*** DATASET EXTRACT ***

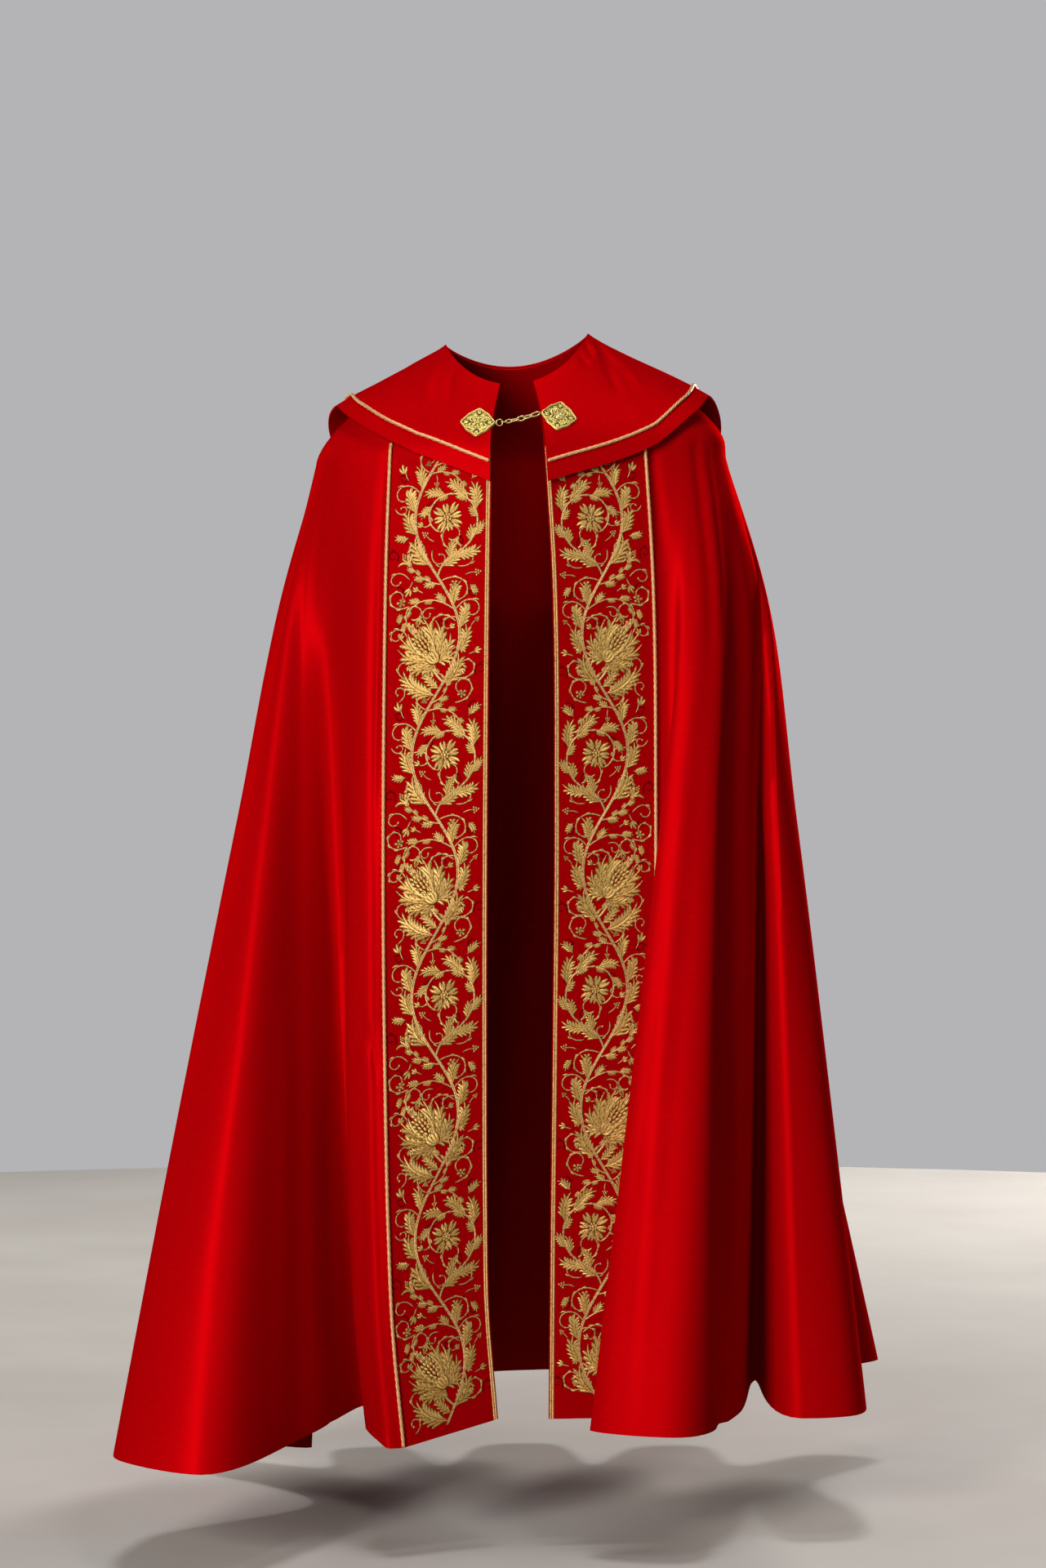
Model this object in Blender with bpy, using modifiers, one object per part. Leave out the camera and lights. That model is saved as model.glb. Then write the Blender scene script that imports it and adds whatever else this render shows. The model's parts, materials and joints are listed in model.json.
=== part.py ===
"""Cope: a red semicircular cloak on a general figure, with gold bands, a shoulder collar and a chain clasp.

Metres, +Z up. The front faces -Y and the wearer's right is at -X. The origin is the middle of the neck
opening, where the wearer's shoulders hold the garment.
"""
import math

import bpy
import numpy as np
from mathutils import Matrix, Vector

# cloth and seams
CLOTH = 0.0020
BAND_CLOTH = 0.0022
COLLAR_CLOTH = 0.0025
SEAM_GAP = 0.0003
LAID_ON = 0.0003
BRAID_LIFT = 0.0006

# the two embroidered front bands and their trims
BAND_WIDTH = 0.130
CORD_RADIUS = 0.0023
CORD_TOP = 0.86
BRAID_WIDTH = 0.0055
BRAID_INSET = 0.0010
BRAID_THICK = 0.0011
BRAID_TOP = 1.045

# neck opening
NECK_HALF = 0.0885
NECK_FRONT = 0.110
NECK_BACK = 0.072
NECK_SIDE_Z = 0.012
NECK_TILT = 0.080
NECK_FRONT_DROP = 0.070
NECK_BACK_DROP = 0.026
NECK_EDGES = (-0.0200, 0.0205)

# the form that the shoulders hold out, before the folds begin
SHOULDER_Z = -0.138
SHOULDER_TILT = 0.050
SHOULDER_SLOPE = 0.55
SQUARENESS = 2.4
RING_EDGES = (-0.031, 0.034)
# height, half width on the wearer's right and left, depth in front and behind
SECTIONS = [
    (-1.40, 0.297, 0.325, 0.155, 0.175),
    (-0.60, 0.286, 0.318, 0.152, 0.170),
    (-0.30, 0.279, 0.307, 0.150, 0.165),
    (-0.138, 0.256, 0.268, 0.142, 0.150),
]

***

Copy the material above back out, exactly as written.

### WORKED ANSWER
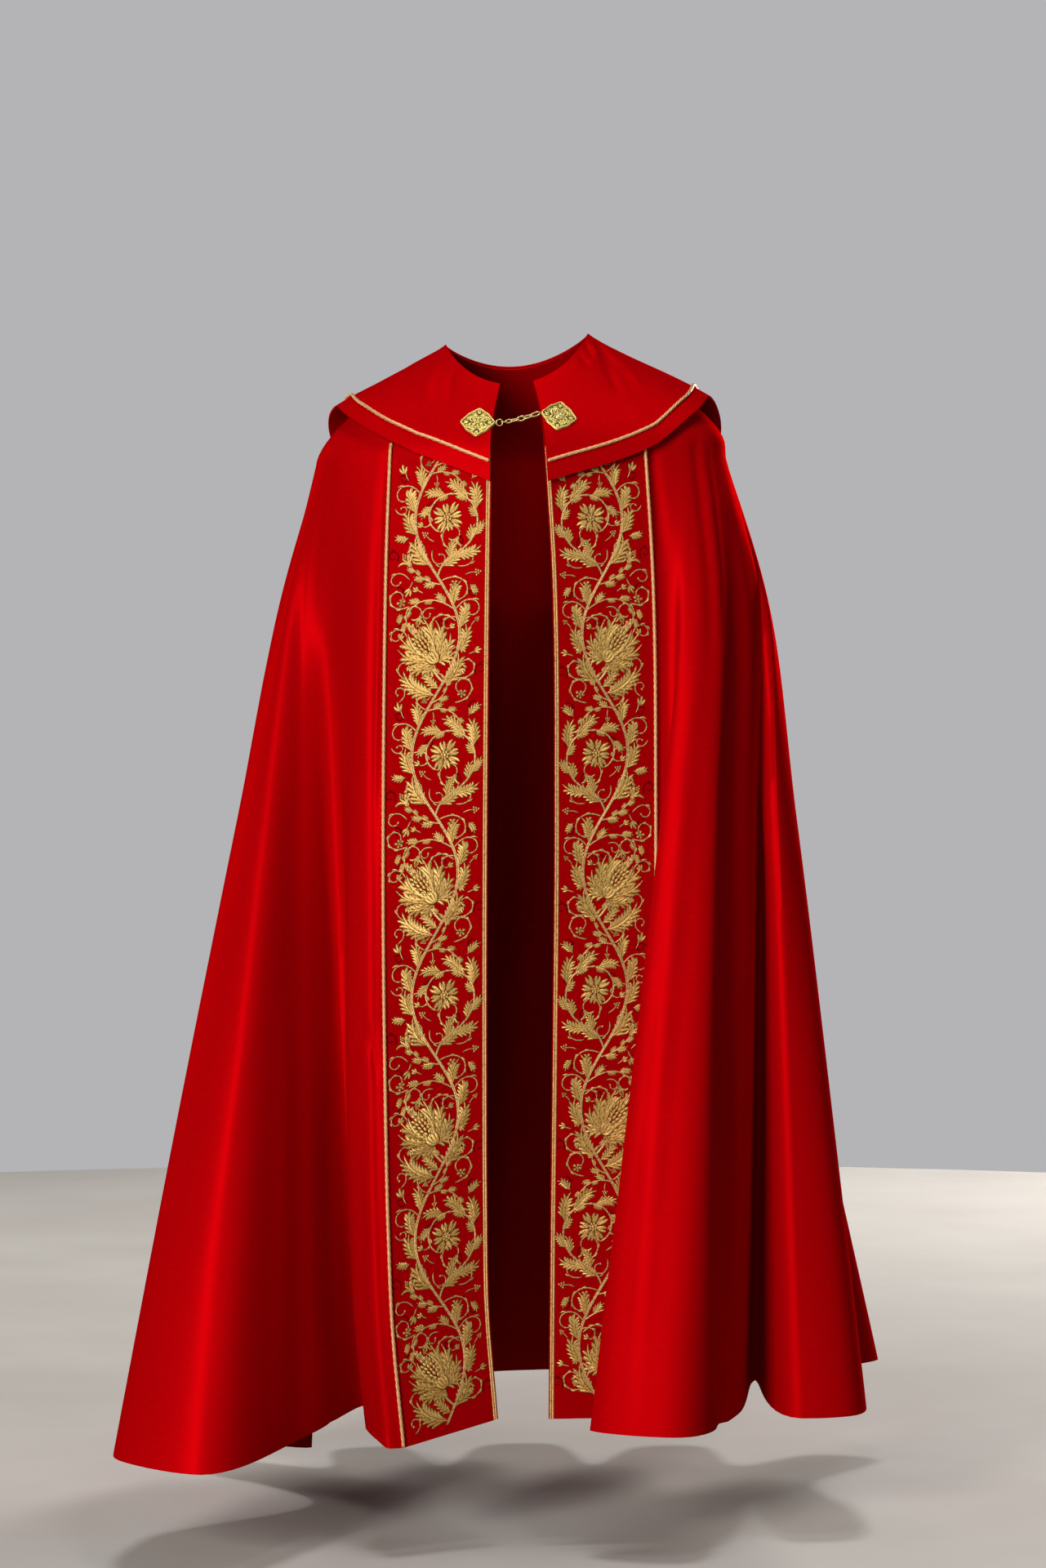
Model this object in Blender with bpy, using modifiers, one object per part. Leave out the camera and lights. That model is saved as model.glb. Then write the Blender scene script that imports it and adds whatever else this render shows. The model's parts, materials and joints are listed in model.json.
=== part.py ===
"""Cope: a red semicircular cloak on a general figure, with gold bands, a shoulder collar and a chain clasp.

Metres, +Z up. The front faces -Y and the wearer's right is at -X. The origin is the middle of the neck
opening, where the wearer's shoulders hold the garment.
"""
import math

import bpy
import numpy as np
from mathutils import Matrix, Vector

# cloth and seams
CLOTH = 0.0020
BAND_CLOTH = 0.0022
COLLAR_CLOTH = 0.0025
SEAM_GAP = 0.0003
LAID_ON = 0.0003
BRAID_LIFT = 0.0006

# the two embroidered front bands and their trims
BAND_WIDTH = 0.130
CORD_RADIUS = 0.0023
CORD_TOP = 0.86
BRAID_WIDTH = 0.0055
BRAID_INSET = 0.0010
BRAID_THICK = 0.0011
BRAID_TOP = 1.045

# neck opening
NECK_HALF = 0.0885
NECK_FRONT = 0.110
NECK_BACK = 0.072
NECK_SIDE_Z = 0.012
NECK_TILT = 0.080
NECK_FRONT_DROP = 0.070
NECK_BACK_DROP = 0.026
NECK_EDGES = (-0.0200, 0.0205)

# the form that the shoulders hold out, before the folds begin
SHOULDER_Z = -0.138
SHOULDER_TILT = 0.050
SHOULDER_SLOPE = 0.55
SQUARENESS = 2.4
RING_EDGES = (-0.031, 0.034)
# height, half width on the wearer's right and left, depth in front and behind
SECTIONS = [
    (-1.40, 0.297, 0.325, 0.155, 0.175),
    (-0.60, 0.286, 0.318, 0.152, 0.170),
    (-0.30, 0.279, 0.307, 0.150, 0.165),
    (-0.138, 0.256, 0.268, 0.142, 0.150),
]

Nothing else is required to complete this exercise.